On October 17, 2002, the Company, General Chain and Mr. Edward P. Evans entered into an agreement pursuant to which Mr. Evans will loan the second $1.0 million to the Company. General Chain no longer is obligated to loan an additional $1.0 million to the Company. Pursuant to the agreement with the Company, Mr. Evans will receive a warrant for 434,899 shares of common stock, which is one half the number of shares of common stock issuable under the original warrant issued to General Chain, and General Chain's original warrant has been amended and restated to be exercisable for 434,899 shares of common stock.
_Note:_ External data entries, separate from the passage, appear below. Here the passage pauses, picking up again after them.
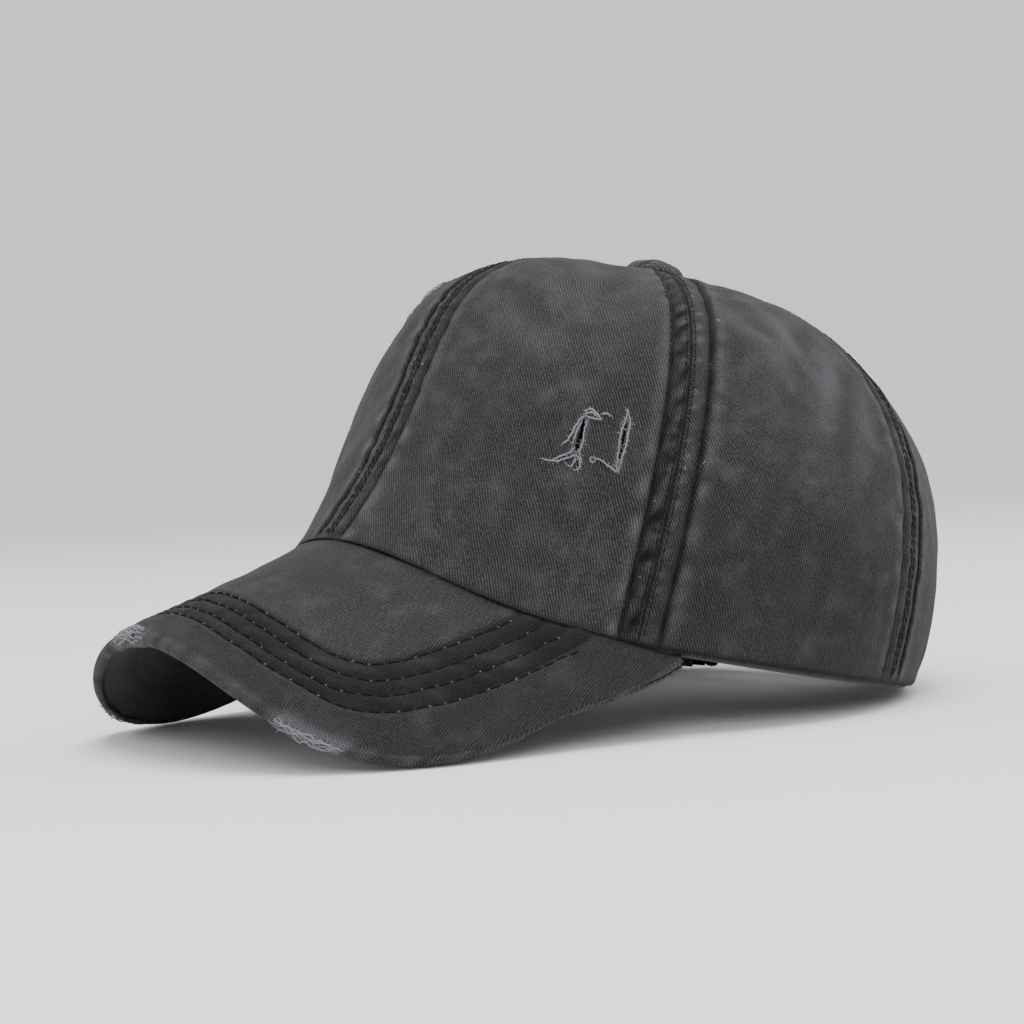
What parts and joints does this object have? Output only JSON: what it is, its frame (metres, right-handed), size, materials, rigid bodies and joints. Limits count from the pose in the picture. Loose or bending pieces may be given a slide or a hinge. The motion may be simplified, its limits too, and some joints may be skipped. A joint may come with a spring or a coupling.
{
  "type": "distressed ponytail baseball cap",
  "caption": "Washed cotton baseball cap with a curved brim, a frayed crown and an open back crossed by cloth straps.",
  "frame": {"origin": "centre of the bounding box in plan, on the surface the cap lies on", "axes": "front of the brim towards -Y, wearer's left towards +X, button up towards +Z"},
  "size_m": [0.1774, 0.2604, 0.1348],
  "materials": {
    "crown_twill": "washed charcoal cotton twill",
    "faded_twill": "charcoal twill worn paler on its folds",
    "olive_twill": "olive grey cotton twill",
    "dark_tape": "near-black woven tape"
  },
  "bodies": {
    "root": {"panel_front_left": "crown_twill", "panel_front_right": "crown_twill", "panel_side_left": "crown_twill", "panel_side_right": "crown_twill", "panel_back_left": "crown_twill", "panel_back_right": "crown_twill", "opening_binding_left": "faded_twill", "opening_binding_right": "faded_twill", "strap_lower": "crown_twill", "strap_middle": "crown_twill", "strap_upper": "crown_twill", "closure_strap": "crown_twill", "closure_understrap": "dark_tape", "brim_cover": "crown_twill", "brim_underside": "olive_twill", "sweatband": "olive_twill", "top_button": "faded_twill"}
  },
  "joints": []
}
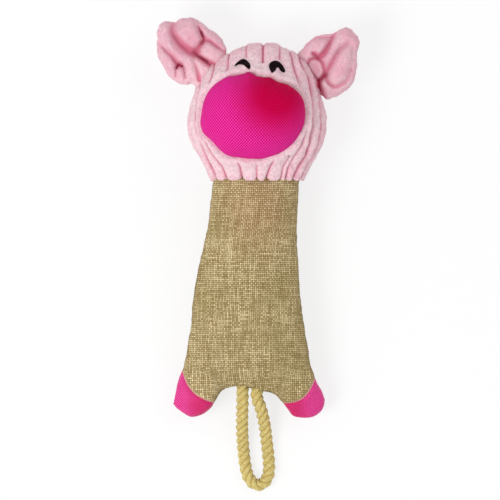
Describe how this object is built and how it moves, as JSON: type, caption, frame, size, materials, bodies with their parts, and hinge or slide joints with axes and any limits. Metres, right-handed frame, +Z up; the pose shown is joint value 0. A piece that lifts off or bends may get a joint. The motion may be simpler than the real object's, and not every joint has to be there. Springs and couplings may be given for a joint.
{
  "type": "squeaky dog toy",
  "caption": "Soft stuffed dog toy in the shape of a pig lying on its back: ribbed plush head and ears, domed nylon snout over a squeaker, linen body with nylon feet, and a rope loop for a tail.",
  "frame": {"origin": "on the surface the toy lies on, under the middle of the toy without its rope loop", "axes": "+Z up out of the face, +Y towards the top of the head, +X towards the toy's left ear"},
  "size_m": [0.1636, 0.381, 0.1017],
  "materials": {
    "plush": "soft ribbed plush, matt",
    "snout_nylon": "basket-weave nylon, satin",
    "foot_nylon": "fine-ribbed nylon, satin",
    "linen": "heathered linen weave, matt",
    "stuffing": "loose fibre, matt",
    "embroidery": "satin stitch",
    "cotton_rope": "laid cotton rope, matt",
    "thread": "twisted thread, matt",
    "squeaker_plastic": "soft moulded plastic",
    "reed_plastic": "thin sheet plastic"
  },
  "bodies": {
    "torso": {"head_front_panel": "plush", "head_back_panel": "plush", "head_stuffing": "stuffing", "head_seam_thread": "thread", "squeaker_bulb": "squeaker_plastic", "squeaker_reed_housing": "squeaker_plastic", "squeaker_reed_clip": "squeaker_plastic", "body_front_panel": "linen", "body_back_panel": "linen", "body_stuffing": "stuffing", "foot_left_front_panel": "foot_nylon", "foot_left_back_panel": "foot_nylon", "foot_left_stuffing": "stuffing", "foot_right_front_panel": "foot_nylon", "foot_right_back_panel": "foot_nylon", "foot_right_stuffing": "stuffing", "rope_tail_left": "cotton_rope", "rope_tail_right": "cotton_rope", "rope_tack_thread": "thread", "eye_left": "embroidery", "eye_right": "embroidery"},
    "snout": {"snout_dome": "snout_nylon", "snout_stuffing": "stuffing", "snout_seam_thread": "thread"},
    "reed": {"squeaker_reed": "reed_plastic"},
    "ear_left": {"ear_left_front_panel": "plush", "ear_left_back_panel": "plush", "ear_left_tack_thread": "thread"},
    "ear_right": {"ear_right_front_panel": "plush", "ear_right_back_panel": "plush", "ear_right_tack_thread": "thread"},
    "rope_loop": {"rope_loop": "cotton_rope"}
  },
  "joints": [
    {"name": "ear_left_flop", "type": "hinge", "parent": "torso", "child": "ear_left", "pos_m": [-0.04487, 0.12552, 0.042], "axis": [0.6492, 0.7606, 0], "range_deg": [-40, 60], "stiffness_Nm_per_rad": 0.05},
    {"name": "ear_right_flop", "type": "hinge", "parent": "torso", "child": "ear_right", "pos_m": [0.04777, 0.11953, 0.042], "axis": [0.5494, -0.8355, 0], "range_deg": [-40, 60], "stiffness_Nm_per_rad": 0.05},
    {"name": "rope_loop_swing", "type": "hinge", "parent": "torso", "child": "rope_loop", "pos_m": [-0.00705, -0.1469, 0.02078], "axis": [-1, 0, 0], "range_deg": [-80, 90]},
    {"name": "snout_press", "type": "slide", "parent": "torso", "child": "snout", "axis": [0, 0, -1], "range_m": [0, 0.009], "stiffness_N_per_m": 1200, "deforming": ["squeaker_bulb"]},
    {"name": "reed_flutter", "type": "hinge", "parent": "torso", "child": "reed", "pos_m": [-0.0091, 0.082, 0.0301], "axis": [0, -1, 0], "range_deg": [0, 8], "stiffness_Nm_per_rad": 0.0005}
  ]
}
The total investment in the Company, the total number of shares issuable pursuant to the notes and the warrants, and the general effect on the capitalization of the Company remain unchanged from the original transaction.
Supplemental proxy materials and a revised proxy card will be mailed to stockholders on or about October 21, 2002. The proposal regarding the conversion of the notes now relates to the conversion of the two $1.0 million notes issued to each of General Chain and Mr. Evans, rather than conversion of the two $1.0 million notes issued or to have been issued to General Chain only. There are no other changes to the proposals to be voted upon.
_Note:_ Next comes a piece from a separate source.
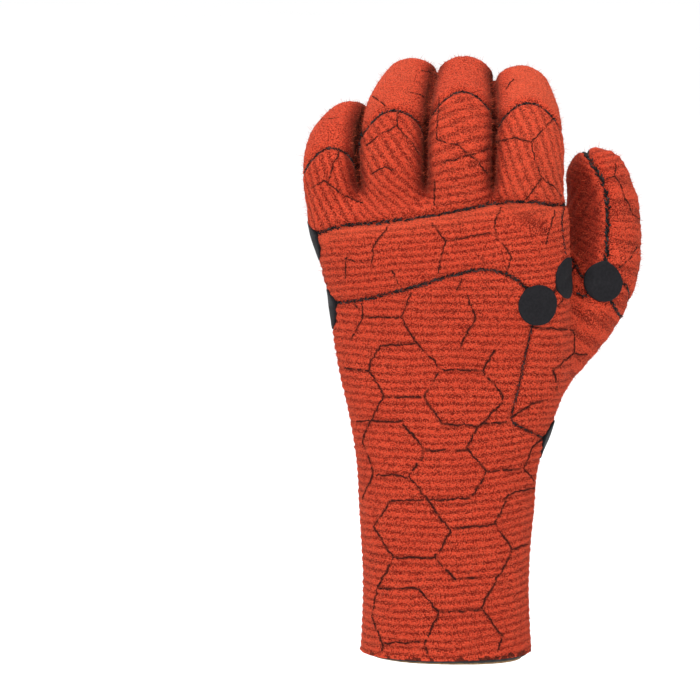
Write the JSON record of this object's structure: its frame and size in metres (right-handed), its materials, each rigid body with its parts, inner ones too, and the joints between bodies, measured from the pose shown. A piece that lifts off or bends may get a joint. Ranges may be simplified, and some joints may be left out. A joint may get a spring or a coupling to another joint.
{
  "type": "diving glove",
  "caption": "Thick ribbed diving glove turned lining side out, fingers curled towards the palm, round patches over the seam junctions, open at the wrist.",
  "frame": {"origin": "centre of the wrist opening, in the plane of the cuff rim", "axes": "+Z from the cuff to the fingers, -Y out of the back of the hand, +X towards the thumb"},
  "size_m": [0.1514, 0.0755, 0.2667],
  "materials": {
    "plush_lining": "ribbed brushed plush, matt",
    "seam_patch": "smooth matt rubberised fabric",
    "thread": "matt twisted polyester",
    "neoprene": "matt cut foam edge"
  },
  "bodies": {
    "root": {"back_panel": "plush_lining", "knuckle_band": "plush_lining", "index_finger_back": "plush_lining", "middle_finger_back": "plush_lining", "ring_finger_back": "plush_lining", "little_finger_back": "plush_lining", "index_fingertip": "plush_lining", "middle_fingertip": "plush_lining", "ring_fingertip": "plush_lining", "little_fingertip": "plush_lining", "palm_panel": "plush_lining", "palm_cuff": "plush_lining", "thumb_inner": "plush_lining", "thumb_outer": "plush_lining", "thumb_base": "plush_lining", "patch_back": "seam_patch", "patch_web": "seam_patch", "patch_thumb": "seam_patch", "patch_wrist": "seam_patch", "patch_side_low": "seam_patch", "patch_side_high": "seam_patch", "patch_palm_wrist": "seam_patch", "patch_palm_thumb": "seam_patch"}
  },
  "joints": []
}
The 2002 Annual Meeting of Stockholders will be held at the offices of the Company, 5221 North O'Connor Boulevard, Suite 500, Irving, Texas 75039 at 3:00 p.m. on November 11, 2002. Stockholders of record as of September 23, 2002 are entitled to notice of and to vote at the meeting.
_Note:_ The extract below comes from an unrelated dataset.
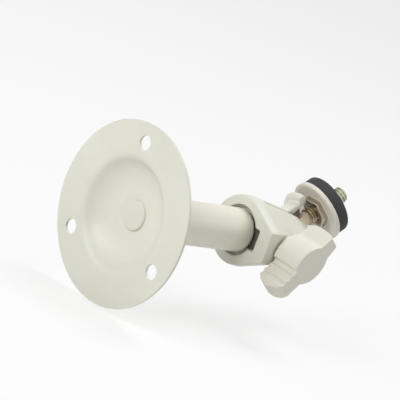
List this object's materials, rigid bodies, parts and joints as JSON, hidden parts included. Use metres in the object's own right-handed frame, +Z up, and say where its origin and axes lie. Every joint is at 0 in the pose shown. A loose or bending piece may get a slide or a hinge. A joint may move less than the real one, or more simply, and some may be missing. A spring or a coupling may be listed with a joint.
{
  "type": "camera bracket",
  "caption": "Wall or ceiling bracket for a small camera: pressed round flange, stem, swivel clamp body with a wing knob, and a tilting threaded stud with a plate and pad.",
  "frame": {"origin": "centre of the flange on the wall plane, the centre of its screw circle", "axes": "+X along the stem away from the wall, +Z up, the stud tilts in the XZ plane, wing knob towards -Y"},
  "size_m": [0.1055, 0.066, 0.066],
  "materials": {
    "white_coat": "satin powder coat",
    "white_plastic": "satin moulded",
    "black_pad": "matt",
    "bright_steel": "turned, zinc plated",
    "dark_nylon": "matt"
  },
  "bodies": {
    "wall_arm": {"base_flange": "white_coat", "stem": "white_coat", "pivot_screw": "bright_steel", "pivot_washer": "bright_steel", "spring_washer": "bright_steel"},
    "swivel_head": {"swivel_body": "white_coat", "collar_bush": "dark_nylon", "clamp_nut": "bright_steel"},
    "knob_seat": {"knob_washer": "bright_steel"},
    "wing": {"wing_knob": "white_plastic", "clamp_stud": "bright_steel"},
    "camera_head": {"ball_stud": "bright_steel"},
    "pad_seat": {"camera_pad": "black_pad"},
    "lock_ring": {"camera_plate": "white_plastic", "lock_nut": "bright_steel"}
  },
  "joints": [
    {"name": "pan", "type": "hinge", "parent": "wall_arm", "child": "swivel_head", "pos_m": [0, 0, 0], "axis": [1, 0, 0], "continuous": true},
    {"name": "tilt", "type": "hinge", "parent": "swivel_head", "child": "camera_head", "pos_m": [0.08, 0, 0], "axis": [0, -1, 0], "range_deg": [-15, 15]},
    {"name": "clamp_slide", "type": "slide", "parent": "swivel_head", "child": "knob_seat", "axis": [0, -1, 0], "range_m": [0, 0.0016]},
    {"name": "knob_turn", "type": "hinge", "parent": "knob_seat", "child": "wing", "pos_m": [0.0678, 0, 0], "axis": [0, -1, 0], "range_deg": [0, 720]},
    {"name": "pad_slide", "type": "slide", "parent": "camera_head", "child": "pad_seat", "axis": [0.7749, 0, 0.632], "range_m": [0, 0.00381]},
    {"name": "lock_ring_turn", "type": "hinge", "parent": "pad_seat", "child": "lock_ring", "pos_m": [0.09399, 0, 0.01141], "axis": [0.7749, 0, 0.632], "range_deg": [0, 1080]}
  ],
  "couplings": [
    {"joint": "clamp_slide", "follows": "knob_turn", "m_per_rad": 0.00012732},
    {"joint": "pad_slide", "follows": "lock_ring_turn", "m_per_rad": 0.00020213}
  ]
}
Contact: | Jim Taylor, Chief Financial Officer 972-869-3400 jtaylor@thomasgroup.com |
Founded in 1978, Thomas Group, Inc. is an international, publicly traded professional services firm (OTCBB:TGIS). Thomas Group focuses on improving enterprise wide operations, competitiveness, and financial performance of major corporate clients through proprietary methodology known as Process Value Management™, process improvement, and by strategically aligning operations and technology to improve bottom line results. Recognized as a leading specialist in operations consulting, Thomas Group creates and implements customized improvement strategies for sustained performance improvement. Thomas Group, known asThe Results CompanySM, has offices in Dallas, Detroit, Zug, Singapore and Hong Kong. For additional information on Thomas Group, Inc., please visit the Company on the World Wide Web atwww.thomasgroup.com
Safe Harbor Statement under the Private Securities Litigation Reform Act:
Statements in this release that are not strictly historical are "forward looking" statements, which should be considered as subject to the many uncertainties that exist in the Company's operations and business environment. These uncertainties, which include economic and business conditions that may impact clients and the Company's performance-oriented fees, timing of contracts and revenue recognition, competitive and cost factors, and the like, are set forth in the Company's Form 10-K for the year ended December 31, 2001 filed with the Securities and Exchange Commission and the Company's Form 10-Q for the quarter ended June 30, 2002, filed with the Securities and Exchange Commission on August 14, 2002.